> [The exercise]: Copy out every line exactly as given.

> [Data provided]:
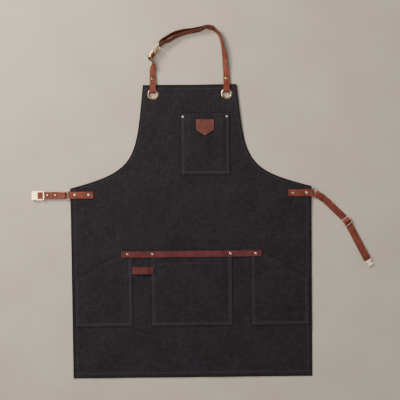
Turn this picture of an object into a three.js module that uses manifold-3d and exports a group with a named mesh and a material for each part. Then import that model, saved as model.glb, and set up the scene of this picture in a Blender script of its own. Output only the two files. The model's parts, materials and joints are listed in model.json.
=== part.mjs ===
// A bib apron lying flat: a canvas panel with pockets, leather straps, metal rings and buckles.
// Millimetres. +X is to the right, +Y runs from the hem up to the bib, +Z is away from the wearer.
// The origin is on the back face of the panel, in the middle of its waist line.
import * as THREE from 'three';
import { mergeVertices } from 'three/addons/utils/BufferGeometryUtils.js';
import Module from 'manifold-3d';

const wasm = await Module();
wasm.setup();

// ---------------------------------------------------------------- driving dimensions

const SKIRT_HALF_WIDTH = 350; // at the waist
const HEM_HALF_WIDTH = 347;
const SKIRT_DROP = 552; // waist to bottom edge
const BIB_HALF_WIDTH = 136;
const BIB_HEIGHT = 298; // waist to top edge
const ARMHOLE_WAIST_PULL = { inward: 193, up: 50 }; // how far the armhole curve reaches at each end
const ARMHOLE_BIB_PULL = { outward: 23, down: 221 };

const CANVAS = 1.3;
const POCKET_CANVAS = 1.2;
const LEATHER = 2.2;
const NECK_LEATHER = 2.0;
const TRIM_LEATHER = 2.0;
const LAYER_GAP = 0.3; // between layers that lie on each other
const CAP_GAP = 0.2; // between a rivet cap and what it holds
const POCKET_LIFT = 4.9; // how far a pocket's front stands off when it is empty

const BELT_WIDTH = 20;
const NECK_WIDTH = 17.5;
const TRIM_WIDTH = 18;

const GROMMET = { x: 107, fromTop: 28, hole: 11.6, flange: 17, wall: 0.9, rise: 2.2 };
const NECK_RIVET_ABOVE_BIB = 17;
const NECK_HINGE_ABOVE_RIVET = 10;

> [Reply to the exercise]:
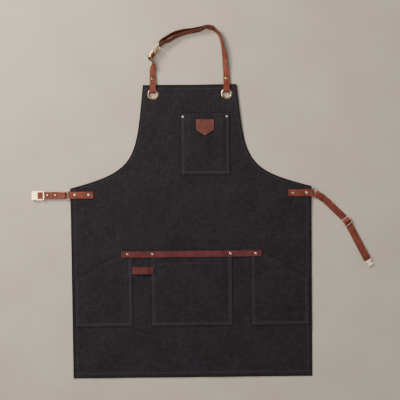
Turn this picture of an object into a three.js module that uses manifold-3d and exports a group with a named mesh and a material for each part. Then import that model, saved as model.glb, and set up the scene of this picture in a Blender script of its own. Output only the two files. The model's parts, materials and joints are listed in model.json.
=== part.mjs ===
// A bib apron lying flat: a canvas panel with pockets, leather straps, metal rings and buckles.
// Millimetres. +X is to the right, +Y runs from the hem up to the bib, +Z is away from the wearer.
// The origin is on the back face of the panel, in the middle of its waist line.
import * as THREE from 'three';
import { mergeVertices } from 'three/addons/utils/BufferGeometryUtils.js';
import Module from 'manifold-3d';

const wasm = await Module();
wasm.setup();

// ---------------------------------------------------------------- driving dimensions

const SKIRT_HALF_WIDTH = 350; // at the waist
const HEM_HALF_WIDTH = 347;
const SKIRT_DROP = 552; // waist to bottom edge
const BIB_HALF_WIDTH = 136;
const BIB_HEIGHT = 298; // waist to top edge
const ARMHOLE_WAIST_PULL = { inward: 193, up: 50 }; // how far the armhole curve reaches at each end
const ARMHOLE_BIB_PULL = { outward: 23, down: 221 };

const CANVAS = 1.3;
const POCKET_CANVAS = 1.2;
const LEATHER = 2.2;
const NECK_LEATHER = 2.0;
const TRIM_LEATHER = 2.0;
const LAYER_GAP = 0.3; // between layers that lie on each other
const CAP_GAP = 0.2; // between a rivet cap and what it holds
const POCKET_LIFT = 4.9; // how far a pocket's front stands off when it is empty

const BELT_WIDTH = 20;
const NECK_WIDTH = 17.5;
const TRIM_WIDTH = 18;

const GROMMET = { x: 107, fromTop: 28, hole: 11.6, flange: 17, wall: 0.9, rise: 2.2 };
const NECK_RIVET_ABOVE_BIB = 17;
const NECK_HINGE_ABOVE_RIVET = 10;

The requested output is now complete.